(Object modeling scripts)
════════════════
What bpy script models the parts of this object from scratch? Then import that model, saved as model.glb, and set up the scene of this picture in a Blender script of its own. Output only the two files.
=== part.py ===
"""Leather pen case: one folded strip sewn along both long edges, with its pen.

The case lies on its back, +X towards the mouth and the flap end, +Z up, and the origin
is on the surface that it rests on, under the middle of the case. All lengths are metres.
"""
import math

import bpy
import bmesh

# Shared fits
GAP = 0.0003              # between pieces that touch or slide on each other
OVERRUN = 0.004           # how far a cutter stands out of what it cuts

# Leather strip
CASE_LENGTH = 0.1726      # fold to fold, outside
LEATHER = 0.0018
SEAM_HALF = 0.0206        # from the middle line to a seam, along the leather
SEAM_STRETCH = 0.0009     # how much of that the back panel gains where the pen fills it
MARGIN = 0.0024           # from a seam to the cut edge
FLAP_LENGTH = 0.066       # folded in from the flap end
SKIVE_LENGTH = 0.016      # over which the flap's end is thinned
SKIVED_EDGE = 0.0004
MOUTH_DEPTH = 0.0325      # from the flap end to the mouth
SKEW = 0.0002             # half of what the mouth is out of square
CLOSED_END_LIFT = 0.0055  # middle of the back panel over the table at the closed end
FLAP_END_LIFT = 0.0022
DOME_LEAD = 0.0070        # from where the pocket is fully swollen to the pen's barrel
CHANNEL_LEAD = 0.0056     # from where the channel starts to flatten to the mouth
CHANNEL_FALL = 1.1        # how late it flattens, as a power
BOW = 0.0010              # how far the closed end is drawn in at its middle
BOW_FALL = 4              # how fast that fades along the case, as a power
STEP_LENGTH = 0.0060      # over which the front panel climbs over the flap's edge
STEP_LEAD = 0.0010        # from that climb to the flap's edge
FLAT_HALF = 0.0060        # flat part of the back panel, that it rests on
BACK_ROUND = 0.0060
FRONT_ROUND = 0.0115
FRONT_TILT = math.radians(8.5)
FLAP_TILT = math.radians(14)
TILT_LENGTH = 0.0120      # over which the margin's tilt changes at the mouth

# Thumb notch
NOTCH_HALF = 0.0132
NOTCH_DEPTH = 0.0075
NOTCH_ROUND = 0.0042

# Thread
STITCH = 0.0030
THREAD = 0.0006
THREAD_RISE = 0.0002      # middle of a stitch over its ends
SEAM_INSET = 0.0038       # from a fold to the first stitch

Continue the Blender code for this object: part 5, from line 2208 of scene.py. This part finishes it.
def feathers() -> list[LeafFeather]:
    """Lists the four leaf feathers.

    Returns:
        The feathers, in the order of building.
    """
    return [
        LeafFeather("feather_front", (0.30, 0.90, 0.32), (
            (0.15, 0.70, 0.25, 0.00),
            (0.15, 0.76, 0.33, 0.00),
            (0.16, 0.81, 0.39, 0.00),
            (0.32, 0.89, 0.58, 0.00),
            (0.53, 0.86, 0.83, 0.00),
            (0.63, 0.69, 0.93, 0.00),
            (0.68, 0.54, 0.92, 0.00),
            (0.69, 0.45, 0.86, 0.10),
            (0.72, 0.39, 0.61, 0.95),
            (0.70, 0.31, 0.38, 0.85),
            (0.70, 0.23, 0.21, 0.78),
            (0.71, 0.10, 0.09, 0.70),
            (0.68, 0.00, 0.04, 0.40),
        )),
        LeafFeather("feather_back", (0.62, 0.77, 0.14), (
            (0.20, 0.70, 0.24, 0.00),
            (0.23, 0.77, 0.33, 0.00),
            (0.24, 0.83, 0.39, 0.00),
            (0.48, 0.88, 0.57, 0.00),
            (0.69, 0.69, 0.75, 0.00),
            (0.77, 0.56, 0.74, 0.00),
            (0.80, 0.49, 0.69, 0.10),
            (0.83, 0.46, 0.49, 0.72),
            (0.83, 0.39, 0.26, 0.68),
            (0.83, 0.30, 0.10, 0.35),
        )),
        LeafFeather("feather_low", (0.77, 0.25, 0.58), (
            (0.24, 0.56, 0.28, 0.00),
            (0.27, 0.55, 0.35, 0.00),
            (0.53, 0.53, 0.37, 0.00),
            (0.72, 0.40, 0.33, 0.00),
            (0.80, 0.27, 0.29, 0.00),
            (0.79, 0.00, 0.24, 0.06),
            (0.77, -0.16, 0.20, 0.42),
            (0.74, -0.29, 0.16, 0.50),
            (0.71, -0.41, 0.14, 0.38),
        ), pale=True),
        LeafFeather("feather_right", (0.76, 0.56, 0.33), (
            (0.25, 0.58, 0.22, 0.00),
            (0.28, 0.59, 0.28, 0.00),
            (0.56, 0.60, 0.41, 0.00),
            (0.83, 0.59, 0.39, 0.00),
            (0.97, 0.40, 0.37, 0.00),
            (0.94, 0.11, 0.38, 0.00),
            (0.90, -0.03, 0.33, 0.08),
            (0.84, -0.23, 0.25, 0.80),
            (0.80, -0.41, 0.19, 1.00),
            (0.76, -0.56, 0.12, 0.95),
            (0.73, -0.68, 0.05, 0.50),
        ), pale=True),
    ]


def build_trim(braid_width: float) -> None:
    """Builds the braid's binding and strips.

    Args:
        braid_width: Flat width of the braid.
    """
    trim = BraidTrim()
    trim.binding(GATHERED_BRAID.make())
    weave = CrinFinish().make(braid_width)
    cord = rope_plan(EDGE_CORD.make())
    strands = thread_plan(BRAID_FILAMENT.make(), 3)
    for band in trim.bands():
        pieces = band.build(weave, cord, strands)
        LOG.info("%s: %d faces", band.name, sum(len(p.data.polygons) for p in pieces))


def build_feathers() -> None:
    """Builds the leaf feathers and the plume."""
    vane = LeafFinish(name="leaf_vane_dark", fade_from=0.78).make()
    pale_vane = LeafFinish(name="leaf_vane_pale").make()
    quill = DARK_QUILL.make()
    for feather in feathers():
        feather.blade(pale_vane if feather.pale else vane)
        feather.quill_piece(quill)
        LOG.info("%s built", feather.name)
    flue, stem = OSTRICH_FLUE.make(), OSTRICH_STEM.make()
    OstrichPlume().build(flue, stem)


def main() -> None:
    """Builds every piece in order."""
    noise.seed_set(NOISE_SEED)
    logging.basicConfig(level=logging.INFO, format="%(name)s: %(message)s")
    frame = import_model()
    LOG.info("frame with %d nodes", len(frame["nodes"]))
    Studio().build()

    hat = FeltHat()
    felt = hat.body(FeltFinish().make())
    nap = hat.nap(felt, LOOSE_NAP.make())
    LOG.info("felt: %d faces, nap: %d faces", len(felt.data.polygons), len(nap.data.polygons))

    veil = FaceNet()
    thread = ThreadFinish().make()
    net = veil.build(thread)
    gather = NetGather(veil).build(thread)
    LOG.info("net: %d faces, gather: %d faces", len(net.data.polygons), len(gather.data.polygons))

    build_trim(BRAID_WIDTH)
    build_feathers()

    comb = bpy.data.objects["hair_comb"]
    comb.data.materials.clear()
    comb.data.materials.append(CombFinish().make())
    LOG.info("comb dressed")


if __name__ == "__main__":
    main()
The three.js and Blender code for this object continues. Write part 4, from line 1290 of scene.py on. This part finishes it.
════════════════
◆ What is needed
Repeat the material word for word, in full.

◆ Written solution
What bpy script models the parts of this object from scratch? Then import that model, saved as model.glb, and set up the scene of this picture in a Blender script of its own. Output only the two files.
=== part.py ===
"""Leather pen case: one folded strip sewn along both long edges, with its pen.

The case lies on its back, +X towards the mouth and the flap end, +Z up, and the origin
is on the surface that it rests on, under the middle of the case. All lengths are metres.
"""
import math

import bpy
import bmesh

# Shared fits
GAP = 0.0003              # between pieces that touch or slide on each other
OVERRUN = 0.004           # how far a cutter stands out of what it cuts

# Leather strip
CASE_LENGTH = 0.1726      # fold to fold, outside
LEATHER = 0.0018
SEAM_HALF = 0.0206        # from the middle line to a seam, along the leather
SEAM_STRETCH = 0.0009     # how much of that the back panel gains where the pen fills it
MARGIN = 0.0024           # from a seam to the cut edge
FLAP_LENGTH = 0.066       # folded in from the flap end
SKIVE_LENGTH = 0.016      # over which the flap's end is thinned
SKIVED_EDGE = 0.0004
MOUTH_DEPTH = 0.0325      # from the flap end to the mouth
SKEW = 0.0002             # half of what the mouth is out of square
CLOSED_END_LIFT = 0.0055  # middle of the back panel over the table at the closed end
FLAP_END_LIFT = 0.0022
DOME_LEAD = 0.0070        # from where the pocket is fully swollen to the pen's barrel
CHANNEL_LEAD = 0.0056     # from where the channel starts to flatten to the mouth
CHANNEL_FALL = 1.1        # how late it flattens, as a power
BOW = 0.0010              # how far the closed end is drawn in at its middle
BOW_FALL = 4              # how fast that fades along the case, as a power
STEP_LENGTH = 0.0060      # over which the front panel climbs over the flap's edge
STEP_LEAD = 0.0010        # from that climb to the flap's edge
FLAT_HALF = 0.0060        # flat part of the back panel, that it rests on
BACK_ROUND = 0.0060
FRONT_ROUND = 0.0115
FRONT_TILT = math.radians(8.5)
FLAP_TILT = math.radians(14)
TILT_LENGTH = 0.0120      # over which the margin's tilt changes at the mouth

# Thumb notch
NOTCH_HALF = 0.0132
NOTCH_DEPTH = 0.0075
NOTCH_ROUND = 0.0042

# Thread
STITCH = 0.0030
THREAD = 0.0006
THREAD_RISE = 0.0002      # middle of a stitch over its ends
SEAM_INSET = 0.0038       # from a fold to the first stitch

Continue the Blender code for this object: part 5, from line 2208 of scene.py. This part finishes it.
def feathers() -> list[LeafFeather]:
    """Lists the four leaf feathers.

    Returns:
        The feathers, in the order of building.
    """
    return [
        LeafFeather("feather_front", (0.30, 0.90, 0.32), (
            (0.15, 0.70, 0.25, 0.00),
            (0.15, 0.76, 0.33, 0.00),
            (0.16, 0.81, 0.39, 0.00),
            (0.32, 0.89, 0.58, 0.00),
            (0.53, 0.86, 0.83, 0.00),
            (0.63, 0.69, 0.93, 0.00),
            (0.68, 0.54, 0.92, 0.00),
            (0.69, 0.45, 0.86, 0.10),
            (0.72, 0.39, 0.61, 0.95),
            (0.70, 0.31, 0.38, 0.85),
            (0.70, 0.23, 0.21, 0.78),
            (0.71, 0.10, 0.09, 0.70),
            (0.68, 0.00, 0.04, 0.40),
        )),
        LeafFeather("feather_back", (0.62, 0.77, 0.14), (
            (0.20, 0.70, 0.24, 0.00),
            (0.23, 0.77, 0.33, 0.00),
            (0.24, 0.83, 0.39, 0.00),
            (0.48, 0.88, 0.57, 0.00),
            (0.69, 0.69, 0.75, 0.00),
            (0.77, 0.56, 0.74, 0.00),
            (0.80, 0.49, 0.69, 0.10),
            (0.83, 0.46, 0.49, 0.72),
            (0.83, 0.39, 0.26, 0.68),
            (0.83, 0.30, 0.10, 0.35),
        )),
        LeafFeather("feather_low", (0.77, 0.25, 0.58), (
            (0.24, 0.56, 0.28, 0.00),
            (0.27, 0.55, 0.35, 0.00),
            (0.53, 0.53, 0.37, 0.00),
            (0.72, 0.40, 0.33, 0.00),
            (0.80, 0.27, 0.29, 0.00),
            (0.79, 0.00, 0.24, 0.06),
            (0.77, -0.16, 0.20, 0.42),
            (0.74, -0.29, 0.16, 0.50),
            (0.71, -0.41, 0.14, 0.38),
        ), pale=True),
        LeafFeather("feather_right", (0.76, 0.56, 0.33), (
            (0.25, 0.58, 0.22, 0.00),
            (0.28, 0.59, 0.28, 0.00),
            (0.56, 0.60, 0.41, 0.00),
            (0.83, 0.59, 0.39, 0.00),
            (0.97, 0.40, 0.37, 0.00),
            (0.94, 0.11, 0.38, 0.00),
            (0.90, -0.03, 0.33, 0.08),
            (0.84, -0.23, 0.25, 0.80),
            (0.80, -0.41, 0.19, 1.00),
            (0.76, -0.56, 0.12, 0.95),
            (0.73, -0.68, 0.05, 0.50),
        ), pale=True),
    ]


def build_trim(braid_width: float) -> None:
    """Builds the braid's binding and strips.

    Args:
        braid_width: Flat width of the braid.
    """
    trim = BraidTrim()
    trim.binding(GATHERED_BRAID.make())
    weave = CrinFinish().make(braid_width)
    cord = rope_plan(EDGE_CORD.make())
    strands = thread_plan(BRAID_FILAMENT.make(), 3)
    for band in trim.bands():
        pieces = band.build(weave, cord, strands)
        LOG.info("%s: %d faces", band.name, sum(len(p.data.polygons) for p in pieces))


def build_feathers() -> None:
    """Builds the leaf feathers and the plume."""
    vane = LeafFinish(name="leaf_vane_dark", fade_from=0.78).make()
    pale_vane = LeafFinish(name="leaf_vane_pale").make()
    quill = DARK_QUILL.make()
    for feather in feathers():
        feather.blade(pale_vane if feather.pale else vane)
        feather.quill_piece(quill)
        LOG.info("%s built", feather.name)
    flue, stem = OSTRICH_FLUE.make(), OSTRICH_STEM.make()
    OstrichPlume().build(flue, stem)


def main() -> None:
    """Builds every piece in order."""
    noise.seed_set(NOISE_SEED)
    logging.basicConfig(level=logging.INFO, format="%(name)s: %(message)s")
    frame = import_model()
    LOG.info("frame with %d nodes", len(frame["nodes"]))
    Studio().build()

    hat = FeltHat()
    felt = hat.body(FeltFinish().make())
    nap = hat.nap(felt, LOOSE_NAP.make())
    LOG.info("felt: %d faces, nap: %d faces", len(felt.data.polygons), len(nap.data.polygons))

    veil = FaceNet()
    thread = ThreadFinish().make()
    net = veil.build(thread)
    gather = NetGather(veil).build(thread)
    LOG.info("net: %d faces, gather: %d faces", len(net.data.polygons), len(gather.data.polygons))

    build_trim(BRAID_WIDTH)
    build_feathers()

    comb = bpy.data.objects["hair_comb"]
    comb.data.materials.clear()
    comb.data.materials.append(CombFinish().make())
    LOG.info("comb dressed")


if __name__ == "__main__":
    main()
The three.js and Blender code for this object continues. Write part 4, from line 1290 of scene.py on. This part finishes it.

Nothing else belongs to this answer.